▸ **Given request**
Can the data below be echoed back word for word?
Begin
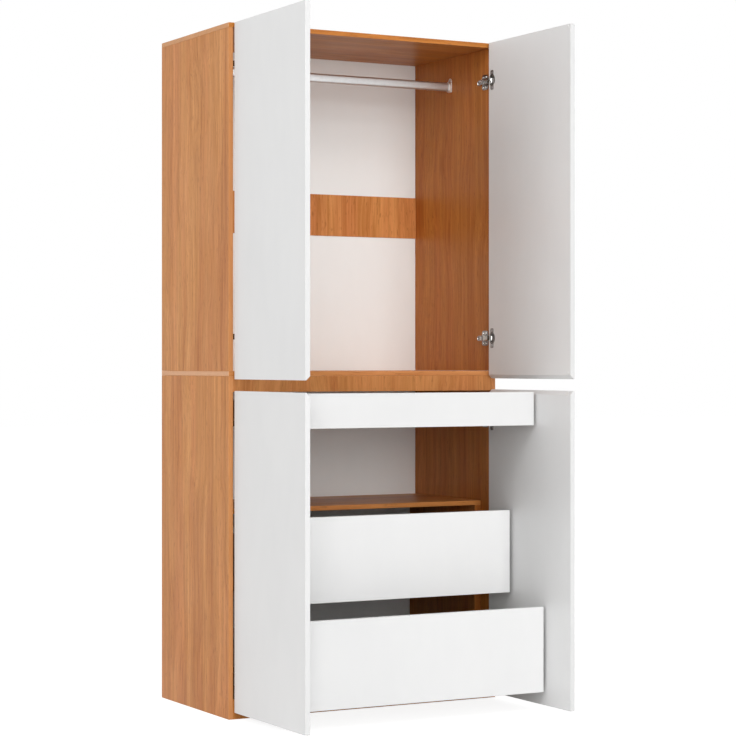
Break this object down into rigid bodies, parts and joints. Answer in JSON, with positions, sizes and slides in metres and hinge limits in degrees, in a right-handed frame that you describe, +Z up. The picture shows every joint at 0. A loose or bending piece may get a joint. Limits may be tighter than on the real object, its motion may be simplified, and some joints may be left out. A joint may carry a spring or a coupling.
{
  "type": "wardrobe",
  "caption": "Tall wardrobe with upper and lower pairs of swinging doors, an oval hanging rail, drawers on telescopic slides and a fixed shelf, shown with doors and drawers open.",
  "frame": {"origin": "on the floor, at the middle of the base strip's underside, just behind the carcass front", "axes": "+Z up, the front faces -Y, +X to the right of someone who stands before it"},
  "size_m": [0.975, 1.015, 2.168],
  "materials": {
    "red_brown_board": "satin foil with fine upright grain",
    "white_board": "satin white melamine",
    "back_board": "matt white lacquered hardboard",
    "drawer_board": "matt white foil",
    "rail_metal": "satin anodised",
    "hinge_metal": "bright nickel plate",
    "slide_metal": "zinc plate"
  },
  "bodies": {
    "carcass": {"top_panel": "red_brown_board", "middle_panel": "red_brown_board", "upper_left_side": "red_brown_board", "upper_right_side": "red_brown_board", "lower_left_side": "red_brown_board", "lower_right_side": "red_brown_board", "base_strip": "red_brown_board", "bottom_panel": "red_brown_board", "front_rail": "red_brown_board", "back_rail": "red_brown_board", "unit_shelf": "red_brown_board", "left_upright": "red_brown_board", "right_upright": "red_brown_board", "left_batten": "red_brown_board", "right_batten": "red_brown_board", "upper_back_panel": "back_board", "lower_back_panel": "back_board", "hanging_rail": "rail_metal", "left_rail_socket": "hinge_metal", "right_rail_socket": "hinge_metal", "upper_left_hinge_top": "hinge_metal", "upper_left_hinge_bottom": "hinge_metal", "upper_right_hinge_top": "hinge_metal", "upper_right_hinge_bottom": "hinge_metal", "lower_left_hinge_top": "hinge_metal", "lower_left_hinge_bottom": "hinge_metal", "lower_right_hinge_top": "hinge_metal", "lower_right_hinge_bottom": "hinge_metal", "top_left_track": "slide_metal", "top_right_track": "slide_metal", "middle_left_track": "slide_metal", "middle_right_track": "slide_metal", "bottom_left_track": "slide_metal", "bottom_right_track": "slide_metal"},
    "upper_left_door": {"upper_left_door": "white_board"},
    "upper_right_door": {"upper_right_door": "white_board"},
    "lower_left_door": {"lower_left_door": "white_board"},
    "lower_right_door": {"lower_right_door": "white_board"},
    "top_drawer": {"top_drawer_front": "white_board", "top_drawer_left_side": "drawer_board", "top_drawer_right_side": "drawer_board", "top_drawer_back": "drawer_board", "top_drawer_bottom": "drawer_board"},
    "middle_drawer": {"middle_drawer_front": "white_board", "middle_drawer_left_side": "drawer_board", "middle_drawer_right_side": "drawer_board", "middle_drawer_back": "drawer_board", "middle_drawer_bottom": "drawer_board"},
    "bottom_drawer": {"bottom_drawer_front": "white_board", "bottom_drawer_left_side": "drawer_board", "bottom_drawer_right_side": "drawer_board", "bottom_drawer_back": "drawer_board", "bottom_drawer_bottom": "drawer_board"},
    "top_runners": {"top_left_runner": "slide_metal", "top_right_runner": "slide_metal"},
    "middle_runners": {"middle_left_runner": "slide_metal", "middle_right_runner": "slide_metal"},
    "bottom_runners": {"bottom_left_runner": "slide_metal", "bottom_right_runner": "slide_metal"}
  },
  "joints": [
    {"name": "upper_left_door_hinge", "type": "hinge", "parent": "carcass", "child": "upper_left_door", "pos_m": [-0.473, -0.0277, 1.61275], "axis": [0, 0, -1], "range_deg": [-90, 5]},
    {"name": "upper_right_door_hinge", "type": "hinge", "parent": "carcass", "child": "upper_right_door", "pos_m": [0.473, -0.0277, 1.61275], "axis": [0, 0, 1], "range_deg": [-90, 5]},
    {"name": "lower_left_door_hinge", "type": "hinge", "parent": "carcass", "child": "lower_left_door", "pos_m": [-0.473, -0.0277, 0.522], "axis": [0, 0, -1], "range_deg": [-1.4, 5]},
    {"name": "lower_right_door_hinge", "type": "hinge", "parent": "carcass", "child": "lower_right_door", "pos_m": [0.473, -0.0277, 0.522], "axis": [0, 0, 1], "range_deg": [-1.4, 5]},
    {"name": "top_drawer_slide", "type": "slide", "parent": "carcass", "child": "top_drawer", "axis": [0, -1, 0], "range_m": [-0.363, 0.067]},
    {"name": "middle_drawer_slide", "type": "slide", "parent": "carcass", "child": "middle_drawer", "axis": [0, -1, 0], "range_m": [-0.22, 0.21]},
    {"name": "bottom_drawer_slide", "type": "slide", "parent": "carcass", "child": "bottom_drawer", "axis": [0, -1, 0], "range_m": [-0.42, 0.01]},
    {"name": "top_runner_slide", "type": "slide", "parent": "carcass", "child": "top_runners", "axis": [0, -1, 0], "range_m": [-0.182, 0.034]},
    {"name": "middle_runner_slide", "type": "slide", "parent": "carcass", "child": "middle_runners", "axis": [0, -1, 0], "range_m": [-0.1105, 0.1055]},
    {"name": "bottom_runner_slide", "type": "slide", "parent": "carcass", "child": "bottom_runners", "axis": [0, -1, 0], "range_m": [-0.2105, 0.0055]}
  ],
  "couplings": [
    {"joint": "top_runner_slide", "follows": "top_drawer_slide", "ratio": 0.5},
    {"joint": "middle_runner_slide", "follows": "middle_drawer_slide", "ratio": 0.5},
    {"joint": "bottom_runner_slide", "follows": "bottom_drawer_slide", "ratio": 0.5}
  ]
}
End
▸ **Correct answer**
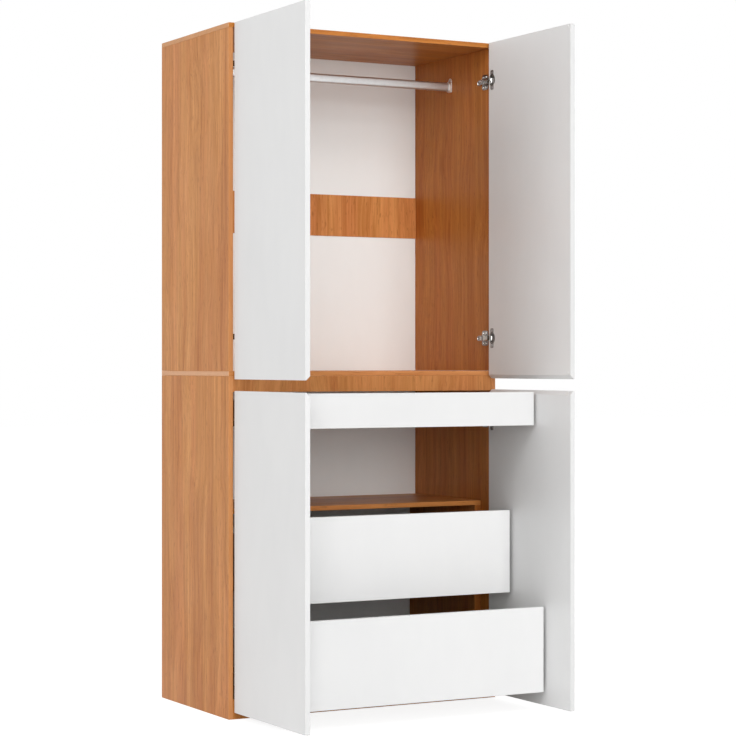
Break this object down into rigid bodies, parts and joints. Answer in JSON, with positions, sizes and slides in metres and hinge limits in degrees, in a right-handed frame that you describe, +Z up. The picture shows every joint at 0. A loose or bending piece may get a joint. Limits may be tighter than on the real object, its motion may be simplified, and some joints may be left out. A joint may carry a spring or a coupling.
{
  "type": "wardrobe",
  "caption": "Tall wardrobe with upper and lower pairs of swinging doors, an oval hanging rail, drawers on telescopic slides and a fixed shelf, shown with doors and drawers open.",
  "frame": {"origin": "on the floor, at the middle of the base strip's underside, just behind the carcass front", "axes": "+Z up, the front faces -Y, +X to the right of someone who stands before it"},
  "size_m": [0.975, 1.015, 2.168],
  "materials": {
    "red_brown_board": "satin foil with fine upright grain",
    "white_board": "satin white melamine",
    "back_board": "matt white lacquered hardboard",
    "drawer_board": "matt white foil",
    "rail_metal": "satin anodised",
    "hinge_metal": "bright nickel plate",
    "slide_metal": "zinc plate"
  },
  "bodies": {
    "carcass": {"top_panel": "red_brown_board", "middle_panel": "red_brown_board", "upper_left_side": "red_brown_board", "upper_right_side": "red_brown_board", "lower_left_side": "red_brown_board", "lower_right_side": "red_brown_board", "base_strip": "red_brown_board", "bottom_panel": "red_brown_board", "front_rail": "red_brown_board", "back_rail": "red_brown_board", "unit_shelf": "red_brown_board", "left_upright": "red_brown_board", "right_upright": "red_brown_board", "left_batten": "red_brown_board", "right_batten": "red_brown_board", "upper_back_panel": "back_board", "lower_back_panel": "back_board", "hanging_rail": "rail_metal", "left_rail_socket": "hinge_metal", "right_rail_socket": "hinge_metal", "upper_left_hinge_top": "hinge_metal", "upper_left_hinge_bottom": "hinge_metal", "upper_right_hinge_top": "hinge_metal", "upper_right_hinge_bottom": "hinge_metal", "lower_left_hinge_top": "hinge_metal", "lower_left_hinge_bottom": "hinge_metal", "lower_right_hinge_top": "hinge_metal", "lower_right_hinge_bottom": "hinge_metal", "top_left_track": "slide_metal", "top_right_track": "slide_metal", "middle_left_track": "slide_metal", "middle_right_track": "slide_metal", "bottom_left_track": "slide_metal", "bottom_right_track": "slide_metal"},
    "upper_left_door": {"upper_left_door": "white_board"},
    "upper_right_door": {"upper_right_door": "white_board"},
    "lower_left_door": {"lower_left_door": "white_board"},
    "lower_right_door": {"lower_right_door": "white_board"},
    "top_drawer": {"top_drawer_front": "white_board", "top_drawer_left_side": "drawer_board", "top_drawer_right_side": "drawer_board", "top_drawer_back": "drawer_board", "top_drawer_bottom": "drawer_board"},
    "middle_drawer": {"middle_drawer_front": "white_board", "middle_drawer_left_side": "drawer_board", "middle_drawer_right_side": "drawer_board", "middle_drawer_back": "drawer_board", "middle_drawer_bottom": "drawer_board"},
    "bottom_drawer": {"bottom_drawer_front": "white_board", "bottom_drawer_left_side": "drawer_board", "bottom_drawer_right_side": "drawer_board", "bottom_drawer_back": "drawer_board", "bottom_drawer_bottom": "drawer_board"},
    "top_runners": {"top_left_runner": "slide_metal", "top_right_runner": "slide_metal"},
    "middle_runners": {"middle_left_runner": "slide_metal", "middle_right_runner": "slide_metal"},
    "bottom_runners": {"bottom_left_runner": "slide_metal", "bottom_right_runner": "slide_metal"}
  },
  "joints": [
    {"name": "upper_left_door_hinge", "type": "hinge", "parent": "carcass", "child": "upper_left_door", "pos_m": [-0.473, -0.0277, 1.61275], "axis": [0, 0, -1], "range_deg": [-90, 5]},
    {"name": "upper_right_door_hinge", "type": "hinge", "parent": "carcass", "child": "upper_right_door", "pos_m": [0.473, -0.0277, 1.61275], "axis": [0, 0, 1], "range_deg": [-90, 5]},
    {"name": "lower_left_door_hinge", "type": "hinge", "parent": "carcass", "child": "lower_left_door", "pos_m": [-0.473, -0.0277, 0.522], "axis": [0, 0, -1], "range_deg": [-1.4, 5]},
    {"name": "lower_right_door_hinge", "type": "hinge", "parent": "carcass", "child": "lower_right_door", "pos_m": [0.473, -0.0277, 0.522], "axis": [0, 0, 1], "range_deg": [-1.4, 5]},
    {"name": "top_drawer_slide", "type": "slide", "parent": "carcass", "child": "top_drawer", "axis": [0, -1, 0], "range_m": [-0.363, 0.067]},
    {"name": "middle_drawer_slide", "type": "slide", "parent": "carcass", "child": "middle_drawer", "axis": [0, -1, 0], "range_m": [-0.22, 0.21]},
    {"name": "bottom_drawer_slide", "type": "slide", "parent": "carcass", "child": "bottom_drawer", "axis": [0, -1, 0], "range_m": [-0.42, 0.01]},
    {"name": "top_runner_slide", "type": "slide", "parent": "carcass", "child": "top_runners", "axis": [0, -1, 0], "range_m": [-0.182, 0.034]},
    {"name": "middle_runner_slide", "type": "slide", "parent": "carcass", "child": "middle_runners", "axis": [0, -1, 0], "range_m": [-0.1105, 0.1055]},
    {"name": "bottom_runner_slide", "type": "slide", "parent": "carcass", "child": "bottom_runners", "axis": [0, -1, 0], "range_m": [-0.2105, 0.0055]}
  ],
  "couplings": [
    {"joint": "top_runner_slide", "follows": "top_drawer_slide", "ratio": 0.5},
    {"joint": "middle_runner_slide", "follows": "middle_drawer_slide", "ratio": 0.5},
    {"joint": "bottom_runner_slide", "follows": "bottom_drawer_slide", "ratio": 0.5}
  ]
}